Worship is who we are

•July 14, 2009 • Leave a Comment

I have recently arrived at a new parish.  There were some difficulties in the recent past in the life of this congregation, but the people are hopeful that God will renew and reinvigorate the fellowship.  Hearing about the past, and the hopes for the future, led me to think about much of the training I had in seminary and in the pastorate.

Much of what I was taught was to relate to the culture and be the “best game in town” for the people of the community.  In the words of one of the teaching pastors, “The Gospel is offensive to people.  We need to communicate it in such a way that people know they have been offended.”  This leads to ideas of contemporary music, designer coffee, cutting edge technology, and creativity in weekly gatherings.

The problem with the underlying assumption in all of this is that, if people come for the bells and whistles, the eye and ear candy, when a different congregation in the community performs better, the people are tempted to leave and take their friends with them.  This is the surface problem.  The deeper issue is that in looking to all of these superficials to “save” or grow a congregation, what we are doing is conforming the Church to the people, rather than echoing the proclamation of Kingdom for the past 2000 years, which is that the people need to be conformed to the Church.

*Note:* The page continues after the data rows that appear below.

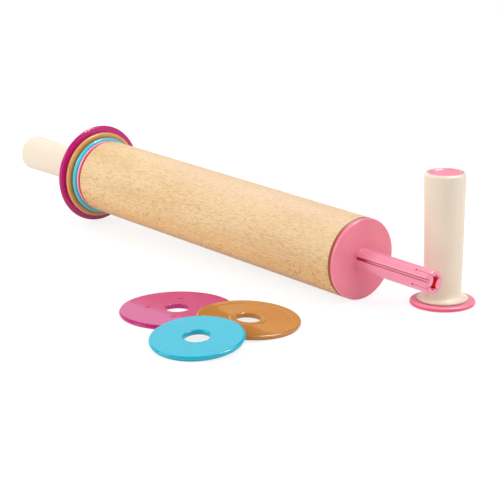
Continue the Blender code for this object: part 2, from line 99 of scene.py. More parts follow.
class BarrelSizes(bpy.types.PropertyGroup):
    """Sizes of the beech barrel."""

    edge: length("Edge", 0.0015, "Chamfer at both ends of the barrel")
    ease: length("Ease", 0.0003, "Sanded rounding of the chamfer's corners")
    bore_radius: length("Bore radius", 0.0100, "Radius of the bore for a hub's spigot")
    bore_depth: length("Bore depth", 0.0243, "Depth of that bore")
    steps: IntProperty(name="Facets", description="Facets round the barrel", default=256, min=3)


class HubSizes(bpy.types.PropertyGroup):
    """Sizes of a hub with its shaft and snap fingers."""

    plate: length("Plate", 0.0035, "Thickness of the plate")
    plate_edge: length("Plate edge", 0.0010, "Rounding of the plate's outer rim")
    back_edge: length("Back edge", 0.0010, "Rounding of the plate's rim at the wood")
    spigot_radius: length("Spigot radius", 0.0097, "Radius of the spigot in the barrel")
    spigot_nose: length("Spigot nose", 0.0015, "Chamfer at the end of the spigot")
    spigot: length("Spigot", 0.0240, "Length of the spigot")
    shaft_radius: length("Shaft radius", 0.0082, "Radius of the shaft")
    shaft: length("Shaft", 0.0690, "Length of the shaft beyond the plate")
    fillet: length("Fillet", 0.0003, "Fillet where the shaft leaves the plate")
    barb_rise: length("Barb rise", 0.0003, "How far the snap fingers stand out of the shaft")
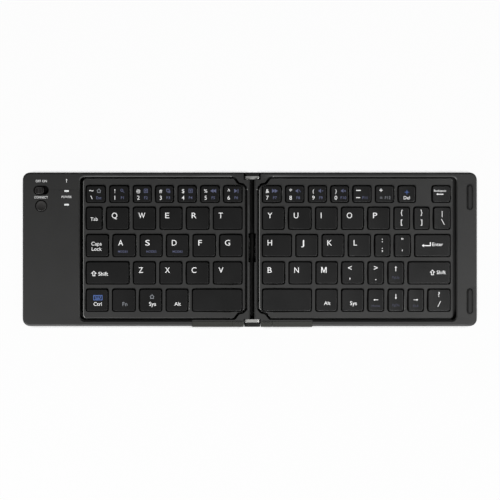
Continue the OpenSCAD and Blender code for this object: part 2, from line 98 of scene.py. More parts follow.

People need to be conformed to the Church.  This is not a popular position today.  I think it has something to do with our inherent selfishness, our entraptment in the passions of sin, that lead us to rebel against this idea and try to remake the Church for every generation.  We can never do as good a job as society at large, however, without becoming indistinguishable from society at large.  Motivational speakers give better lectures, coffee houses have better drinks and more comfortable seats, and Hollywood has better drama.  Many congregations have tried to emulate these things, but in so doing forget that God makes a distinction between what is holy and what is not.

Personally, I think we succumb to this kind of thinking about remaking Church because we have forgotten (or never knew) our history.  The current congregation I serve was founded almost 125 years ago; the previous one I served was 176 years old.  And yet these ages are a drop in the bucket for the 2000 year history we have of the Church.  The United States itself has only been around for the last 10% of the life of the Church.  When we look at how many different situations, changing cultures, disasters, plagues, invasions, persecutions, nations, and kingdoms the Church has endured, we get a different sense of who we are.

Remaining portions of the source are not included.